Taccone's most telling revelation was that he always considered The Tempest a difficult play to direct because the text is disjointed. He didn't need to confess his feelings in public. The current production lurches from one storyline to another with no sense of connectedness. I felt slapped with one distracted scene after another, and the fact that we often couldn't hear the protagonist was enhanced the chopped up texture.
Yes, the volume and rapid-pace delivery apparently are intentional. In response to complaints about not hearing Prospero, Taccone explained that Arndt hates Shakespeare when it's declaimed in a formal way. So, the actor deliberately mumbles and makes the words less clear. They've had discussions about keeping the speeches non-didactic, Taccone reported, and Arndt isn't going to change.
Why, yes. The inmates do run this asylum.
Poor choices in design run through all crafts. In particular, the costumes were distracting. The royalty were dressed in weirdly puffy outfits which made the actors look like they came directly from the Mad Hatter's tea party. I'd blame the costume designer, but they are no doubt just an extension of the director's flawed vision.
Some of the actors make their scenes work, in an isolated workshop way. Kate Hurster projects as much magic and majesty into Ariel as she's allowed (but I wish they hadn't made her into an Angels in America angel in one scene… and I wish a friend hadn't so quickly and cheerfully nailed that description of that scene's design.) Richard Elmore is a good drunken Stefano. The young lovers Miranda (Alejandra Escalante) and Ferdinand (Daniel Jose Molina) have matured since their stints as Juliet and Romeo, and they now can be on the same stage without seeming to repel each other. Armando Duran and Jeffrey King are solid, too, but they are all stuck in Taccone's bad dream.
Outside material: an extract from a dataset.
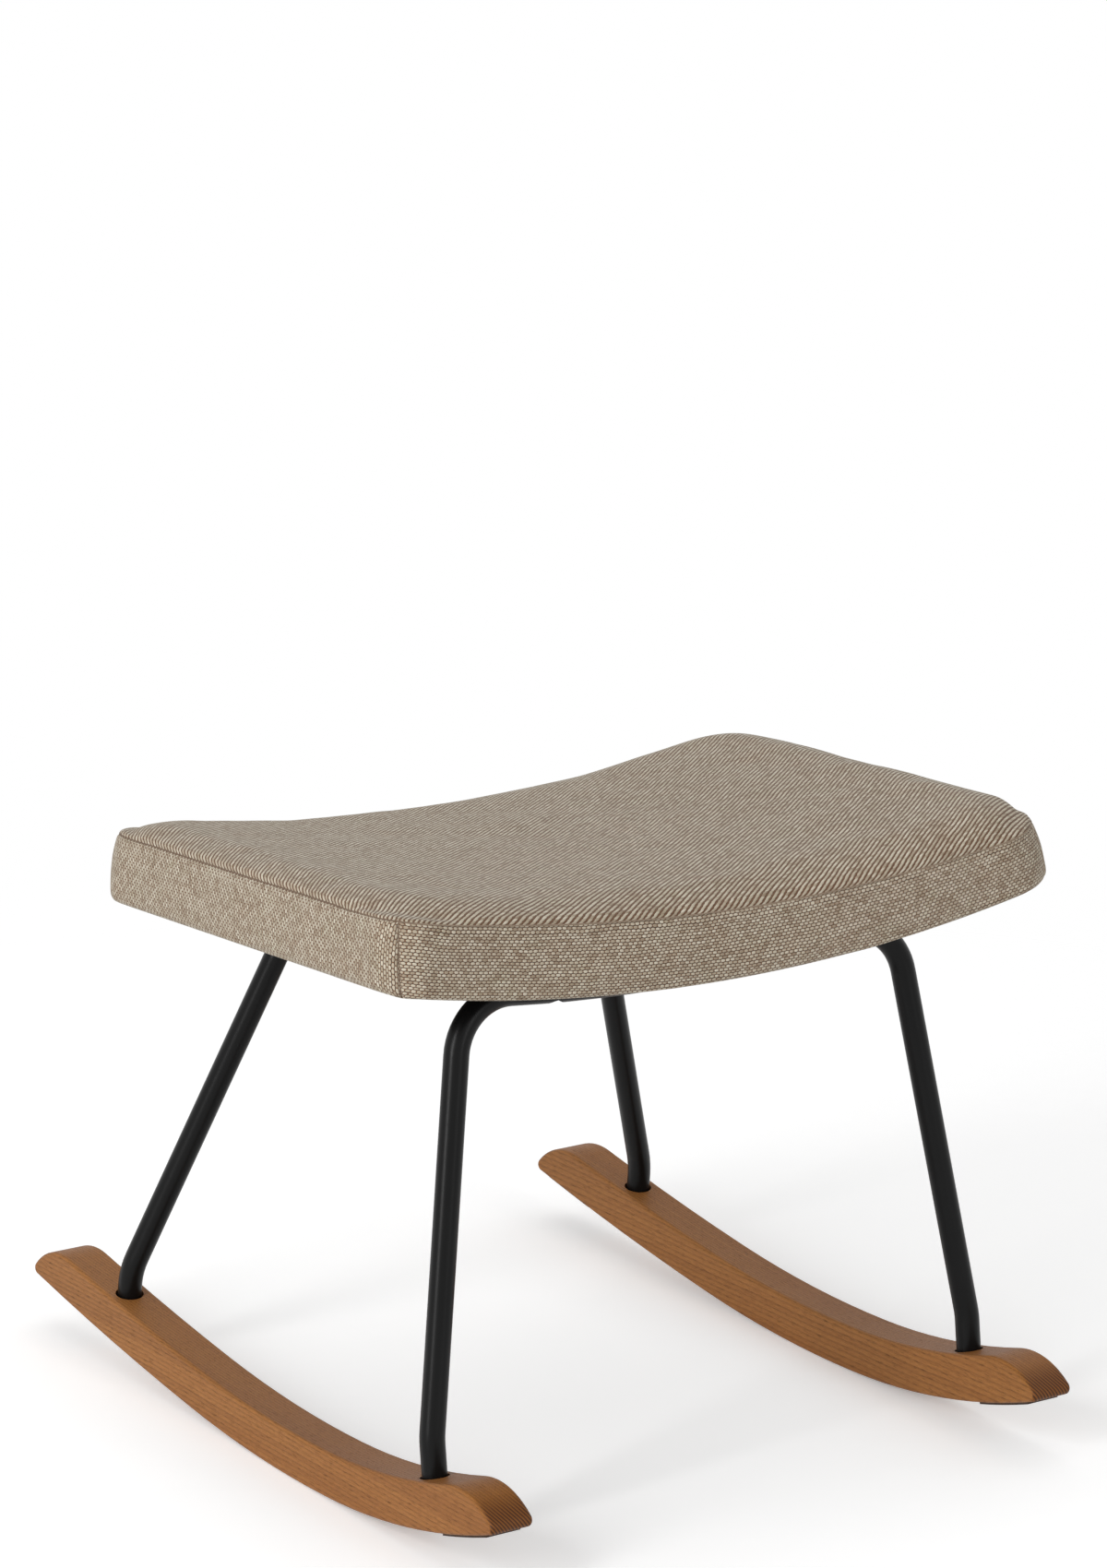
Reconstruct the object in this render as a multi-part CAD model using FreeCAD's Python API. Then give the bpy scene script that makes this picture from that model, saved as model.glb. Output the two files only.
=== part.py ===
import FreeCAD, Part
import math
import os

# A rocking footstool: two oak rockers, two bent steel tube frames and a saddle-shaped upholstered seat.
# Millimetres and degrees. X runs across the stool, Y from front (negative) to rear, Z up from the floor.
# Sizes along Y are measured from the middle between the leg holes; the export puts the origin in the
# middle of the footprint.

V = FreeCAD.Vector

# Rockers
rocker_spacing = 408.0
rocker_width = 30.0
rocker_thickness = 31.0
front_reach = 280.0
rear_reach = 300.0
rest_line_ahead = 30.5
front_rocking_radius = 640.0
middle_rocking_radius = 1100.0
rear_rocking_radius = 2960.0
front_arc_reach = 85.0
rear_arc_reach = 85.0
nose_length = 42.0
tip_radius = 4.5
rocker_edge_radius = 2.5

# Leg sockets and their bolts
leg_hole_reach = 192.0
leg_hole_depth = 14.0
leg_hole_clearance = 1.4
socket_web = 8.0
counterbore_diameter = 16.0
bolt_diameter = 6.0
bolt_clearance = 0.3
bolt_head_diameter = 10.5
bolt_head_height = 3.3
bolt_head_rounding = 1.3
bolt_key_width = 4.0
bolt_key_depth = 2.0
rocker_washer_diameter = 14.0
rocker_washer_thickness = 1.2
insert_length = 20.0
rocker_bolt_engagement = 14.0

# Tube frames
tube_diameter = 16.0
tube_wall = 1.5
front_foot_height = 24.0
rear_foot_height = 17.0
front_foot_bend_radius = 55.0
rear_foot_bend_radius = 60.0
frame_corner_radius = 38.0
front_splay = 8.8
rear_splay = 19.6
front_run_inset = 72.3
rear_run_inset = 24.9
front_bolt_spacing = 190.0
rear_bolt_spacing = 130.0

# Seat
seat_width = 504.0
seat_depth = 378.0
seat_height = 329.3
seat_ahead = 42.0
seat_tilt = 3.6
seat_curve_radius = 1150.0
seat_thickness = 52.5
middle_rise = 3.0
seam_height = 45.0
seat_corner_radius = 44.0
top_edge_radius = 30.0
lower_edge_radius = 8.0
board_thickness = 12.0
board_margin = 4.0
cover_thickness = 1.5
wadding_thickness = 5.0
cover_wrap = 30.0
dust_cover_thickness = 1.0
dust_cover_margin = 10.5
saddle_height = 0.8
saddle_diameter = 14.0
tee_nut_barrel_diameter = 8.0
tee_nut_barrel_length = 9.0
tee_nut_flange_diameter = 18.0
tee_nut_flange_thickness = 1.5

# Staples
staple_width = 10.0
staple_wire = 1.0
staple_leg = 7.0
staple_inset = 15.0
staples_along_front = 9
staples_along_side = 6
staple_corner_gap = 32.0

# Felt pads
pad_length = 52.0
pad_width = 24.0
pad_thickness = 1.4
pad_from_tip = 8.0

os.makedirs("parts", exist_ok=True)
X_AXIS = V(1, 0, 0)
Y_AXIS = V(0, 1, 0)
Z_AXIS = V(0, 0, 1)
cutting_reach = 200.0  # how far blocks that only cut go past the seat
to_footprint_middle = V(0, (front_reach - rear_reach) / 2, 0)


def export(name, shape):
    out = shape.copy()
    out.translate(to_footprint_middle)
    out.exportStep("parts/" + name + ".step")
    kind = "closed" if out.isValid() else "NOT VALID"
    print(name, len(out.Solids), "solids", kind, round(out.Volume), "mm3")


def rod(base, direction, radius, length):
    return Part.makeCylinder(radius, length, base, direction)


def arc(first, middle, last):
    return Part.Arc(first, middle, last).toShape()


def line(first, last):
    return Part.LineSegment(first, last).toShape()


# Rocking profile: three tangent arcs, each as centre, radius, first angle and last angle from straight down

def on_arc(centre, radius, angle):
    return V(0, centre.y + radius * math.sin(angle), centre.z - radius * math.cos(angle))


def angle_at(centre, radius, y):
    return math.asin((y - centre.y) / radius)


def rocking_arcs():
    middle_centre = V(0, -rest_line_ahead, middle_rocking_radius)
    front_joint = angle_at(middle_centre, middle_rocking_radius, -front_arc_reach)
    rear_joint = angle_at(middle_centre, middle_rocking_radius, rear_arc_reach)
    front_centre = on_arc(middle_centre, middle_rocking_radius - front_rocking_radius, front_joint)
    rear_centre = on_arc(middle_centre, middle_rocking_radius - rear_rocking_radius, rear_joint)
    front_tip = angle_at(front_centre, front_rocking_radius - tip_radius, tip_radius - front_reach)
    rear_tip = angle_at(rear_centre, rear_rocking_radius - tip_radius, rear_reach - tip_radius)
    return [
        (front_centre, front_rocking_radius, front_tip, front_joint),
        (middle_centre, middle_rocking_radius, front_joint, rear_joint),
        (rear_centre, rear_rocking_radius, rear_joint, rear_tip),
    ]


ARCS = rocking_arcs()


def arc_edge(centre, radius, first, last):
    middle = (first + last) / 2
    return arc(on_arc(centre, radius, first), on_arc(centre, radius, middle), on_arc(centre, radius, last))


def tip_centre(centre, radius, tip_angle):
    return on_arc(centre, radius - tip_radius, tip_angle)


def nose(centre, radius, tip_angle, inner_angle):
    """Edges from the top of the rocker down over its rounded end to the underside, all tangent."""
    top = on_arc(centre, radius - rocker_thickness, inner_angle)
    up = V(0, -math.sin(inner_angle), math.cos(inner_angle))
    small = tip_centre(centre, radius, tip_angle)
    chord = top - small
    nose_radius = (chord.dot(chord) - tip_radius ** 2) / (2 * (chord.dot(up) - tip_radius))
    nose_centre = top - up * nose_radius
    outward = small - nose_centre
    outward.normalize()
    meeting = nose_centre + outward * nose_radius
    bottom = on_arc(centre, radius, tip_angle)
    halfway = (top - nose_centre) + (meeting - nose_centre)
    halfway.normalize()
    around = (meeting - small) + (bottom - small)
    around.normalize()
    return [
        arc(top, nose_centre + halfway * nose_radius, meeting),
        arc(meeting, small + around * tip_radius, bottom),
    ]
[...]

Only Wayne T. Carr as Caliban breaks out and genuinely owns the stage. He is muscular, flexible and powerful both visually and in his movement and speech. He is enslaved in an artistic nightmare, but he keeps his focus. Finally Caliban, like the audience and Shakespeare's script, is freed by the fall of the curtain.
Of course, complaining about the odd clothes, off-the-mark set design, and wrong-play Angels moment just piles on. The Tempest is truly doomed this year because the audience isn't clued in to Prospero's magical powers. At least one great magical scene is cut, and the opening orientation is mumbled into oblivion.
If I had already bought Tempest tickets I wouldn't turn them back in. Caliban and other performances are enjoyable. On the other hand, I would not buy a ticket unless I'd seen everything else, and some alternatives a second or third time.